Vaseline Intensive Rescue Clinical Therapy lotion
I’ve never been much for lotions and potions. I never spent hours before the mirror applying makeup. I never had a lengthy cleaning ritual. Good soap and water worked wonders.
When my toddler son ET was diagnosed with psoriasis, I obviously applied the medications that his dermatologist prescribed. The rx’s for tar baths, ointments, and lotions cost a pretty penny, but they had to be bought and constantly refilled. Eventually the problem disappeared. We watched what we used using trial and error testing as we used various soaps, detergents, and lotions. The original formula for Avon Moisture Therapy sold then by only door to door reps was great. Then ET was on his own so I didn’t need all those extra skin care products.
It’s years later now and, with time and aging, my skin has changed. The ravages of sun were not a factor. I hated its burn which always lead to pealing skin. Once oily, my face and body are now parched and dry.
When I just couldn’t pick up some Avon at the local supermarket, I picked up Noxema–it’s smell reminded me of a sick room. Next was Neutrogena cream–good stuff but bulky for a handbag. After that it was Nivea– especially loved its body lotion and used it regularly for the last couple of years. Then my daughter Bunny gave me some Theraplex Clearlotion– fantastic stuff even if a bit costly that I’ve used regularly until recently. Now I’m trying Vasoline Intensive Rescue Clinical Therapy for the first time.

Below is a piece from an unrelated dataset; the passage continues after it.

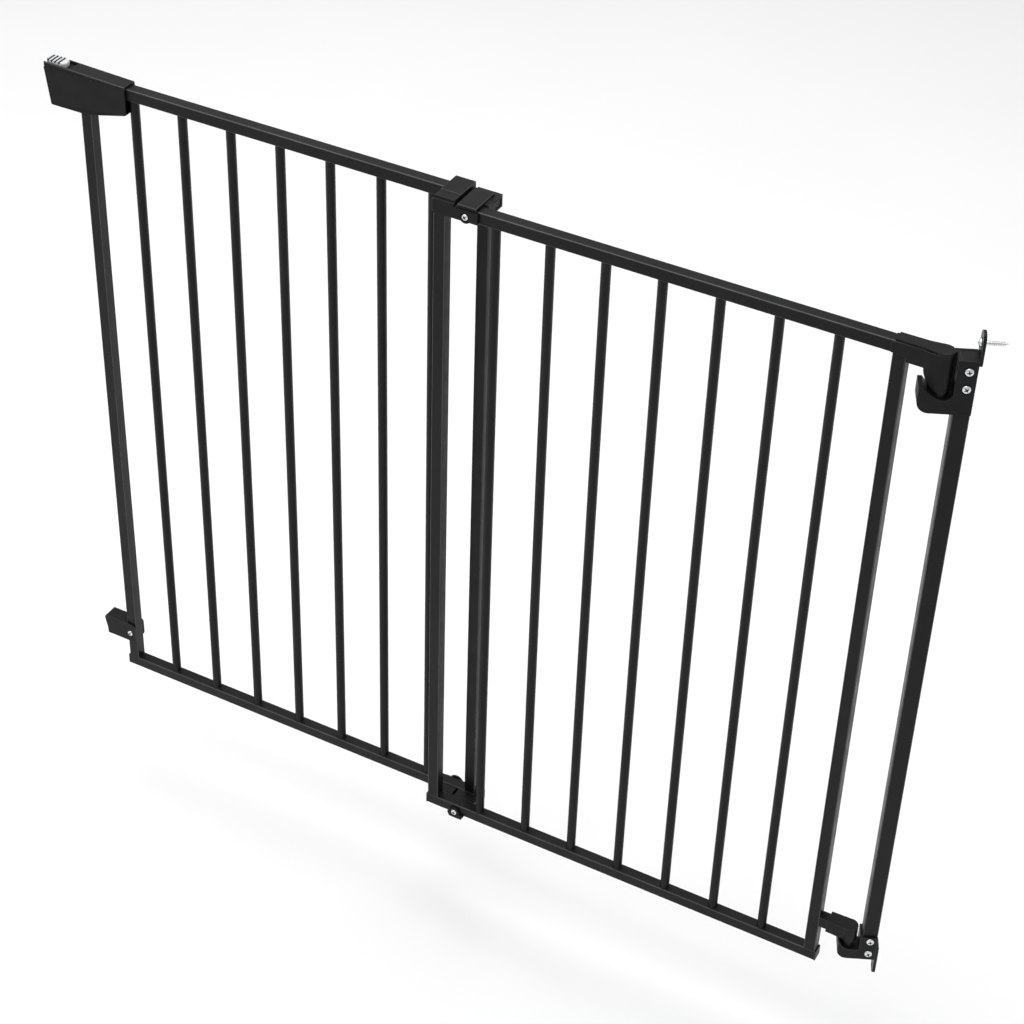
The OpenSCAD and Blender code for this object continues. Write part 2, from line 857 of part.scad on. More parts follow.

This is what I think of the Intensive Rescue formula as a skin protectant. Its cost is comparable to most name brand lotions on the current U. S. market. Using my various senses senses, I notice:
- The lotion’s smell has no fragrance and is almost odorless, a big plus for those with allergies.
- I don’t plan on tasting it because it is chemical. I?m sure that the warning mentions something about it possibly being harmful to children and people but I couldn’t seen the damn fine print on both the box and the bottle.
- Visibly it is non runny, thick, creamy, and white.
- It does not feel greasy when applied, another plus since oily skin often means oily clothes stains. I’m glad it doesn’t feel anything like the thick petroleum jelly product made by its manufacturer. Even though I applied it generously, it seems to have gone into the skin.
My hands, red, flakey, and itchy from washing pots and hands feel soothed. The parts of my body chapped from winter weather exposure aren’t scratchy and scaly. The packaging indicated that Intense Rescue is a hypoallergenic prescription strength product with ingredients including glycerin. Maybe that is why the palms of my hands are sticky to my touch. Still….
I hear myself thinking this product is well worth its cost and I would recommend it to others, I just wish it had an ingredient for sunblock.
BEWARE. This could cause a major health issue if the user is not aware. I experienced a problem after applying it with my hands to my arms and legs. When I tested for blood sugar, my numbers were forty points over my normal range. Retesting again and again they remained consistently high. Although I had rinsed my hands prior to having my blood taken, I did so again and followed up by repeatedly cleaning the area with alcohol patches. The numbers did then drop to my normal range. I know now to test my levels before applying this lotion.
Vaseline Intensive Rescue Clinical Therapy lotion is available in stores nationwide wherever other Vaseline products are sold and online. A 6.8 fluid ounce bottle retails for approximately $6.